I read every single word. And I Thank you!
-S
I discovered your blog not long ago- so I have a lot of catching up to do….!
Especially these wise words impressed me:
‘ No one cares about what you “intended” to do. They only care about what you DO.’
You are so right!
I recently watched a You Tube Video of a panel with you and Norman where you said:’It’s a lifetime’s work bringing Norman to quit smoking.’
I know it’s hard work but keep it up!
I intend to!
Oh, Yes. Please do. He seems to be such a good man and we want to keep him around.
I watched my grandmother die of smokers syndrome. It took her two years of agony to die. Both my parents were smoking but has since stopped. I’ve never touched tobacco and I never will. I hate those things. Sneaky little killers that they are.
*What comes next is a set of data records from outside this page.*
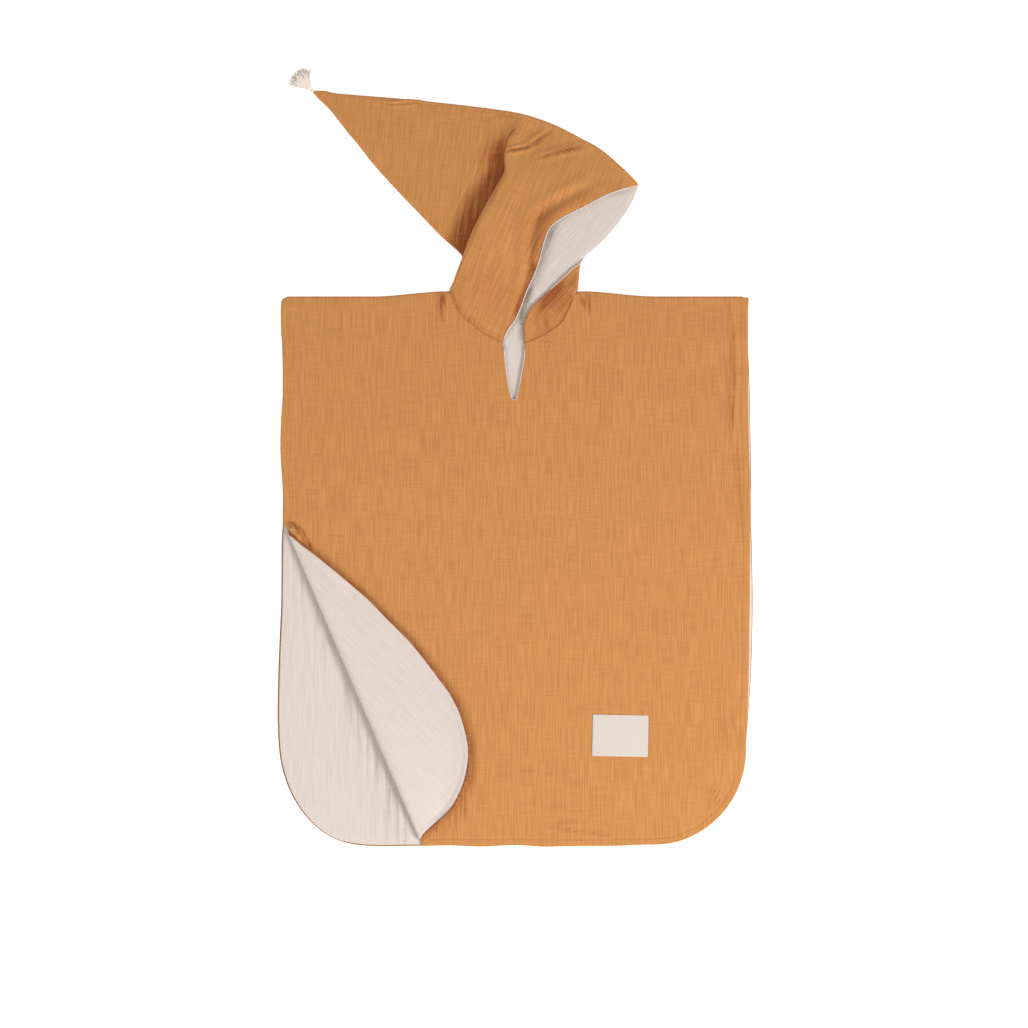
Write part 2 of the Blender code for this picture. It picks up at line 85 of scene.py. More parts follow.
# y, left edge, right edge of the front, right edge of the back
EDGES = np.array([
    (-365, -300.3, 294.3, 294.8),
    (-325, -301.4, 296, 297.6),
    (-283, -300.7, 297.6, 300.6),
    (-232, -298.8, 298.3, 302.5),
    (-182, -296.7, 298.8, 303.1),
    (-110, -296.2, 299.6, 301.9),
    (-80, -294.6, 300.2, 300.8),
    (-50, -294.3, 300.3, 300.7),
    (-20, -295.8, 299.2, 301.1),
    (12, -297.5, 298, 300.5),
    (48, -296.6, 297.3, 300),
    (83, -294.5, 296.8, 299.2),
    (114, -294.6, 297.4, 298.4),
    (144, -295.4, 296.7, 297),
    (164, -296.8, 296.8, 297.1),
    (184, -297, 297, 297.3),
    (199, -296.3, 297.8, 298),
    (204, -293, 298, 298.2),
])
RIB_HEIGHT = 0.55
CROSS_HEIGHT = 0.2
HEM_WAVE = 1.6
HEM_WAVE_REACH = 45.0
SWELL_HEIGHT = 0.9
# width and height of the cells of the random fields that these follow
RIB_CELL, STRONG_CELL, CROSS_CELL = (5.2, 95), (38, 60), (90, 17)
BROAD_CELL, SMALL_CELL, HEM_CELL = (95, 120), (34, 60), 42
SEAM_CRINKLE = 0.1
SEAM_REACH = 7.0
# share of the crinkle on a cloth that lies hidden
HIDDEN = 0.15


def bell(away):
    """Smooth peak of 1, which has gone at about 2 on either side."""
    return np.exp(-away ** 2)


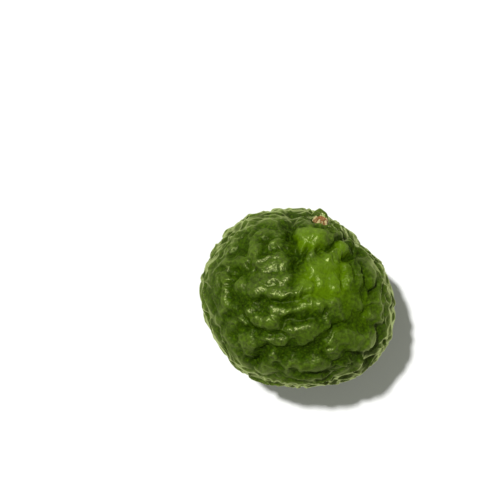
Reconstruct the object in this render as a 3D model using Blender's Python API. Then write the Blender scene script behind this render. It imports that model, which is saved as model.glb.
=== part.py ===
"""A whole bergamot orange as picked: a squat, dark green fruit with a warty rind, lying on its side.

Run it in Blender 4.5, from the text editor or with blender --background --python part.py.
Metres, +Z up. The origin is on the floor, straight below the middle of the fruit, in the small flat
spot that the fruit lies on. The stem end points along +Y, a little to the right and upwards.

The rind is one ball of square cells whose points are pushed out along their own direction. How far is
worked out by rind_radius: a squat body, a few broad swellings, and on them warts, folds and creases.
The folds and creases of the upper side are laid out by hand, in millimetres as an eye sees them that
looks straight down from not quite half a metre above. Warts scattered over the whole ball fill what
they leave free.
"""

import math

import bmesh
import bpy
import numpy as np
from mathutils import Matrix, Vector, noise

MM = 0.001

# The body, without its warts
EQUATOR_RADIUS = 31.6 * MM
POLAR_RADIUS = 28.5 * MM
STEM_LIFT = math.radians(26.0)
STEM_TURN = math.radians(16.0)
BALL_CELLS = 31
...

I didn’t get to read this for my New Years resolution, and of course what happened, another resolution broke. I started reading your wonderful writings about two months ago and love it such an inspiration. So now not only do I have my code word ready, but I have this blog printed out and on my refrigerator. No more smoking for this girl!! And I am losing that weight, Gym ready! Thank you so much, Keep up your writing!!
I will… and thanks!
i am just reading alot of these for the first time, so well spoken! its truly about what you actually do not what you havent done yet. love u always Sean
Yep!
yea, my resolve is to write my first book and im well on my way already! goal is to have it finished by my bday on Jan. 4th 🙂
Congratulations!!
thank you! im so excited about it..any way i could share a tidbit with ya without it being in the public eye so people dont try and steal my material? sorry im just so stoked and on fire about this book…get your tissues ready peeps
I have never believed in New Years resolutions. We have 365 days a year to choose to make a change. Everyday we wake up is an opportunity to fix something or change something or start something new.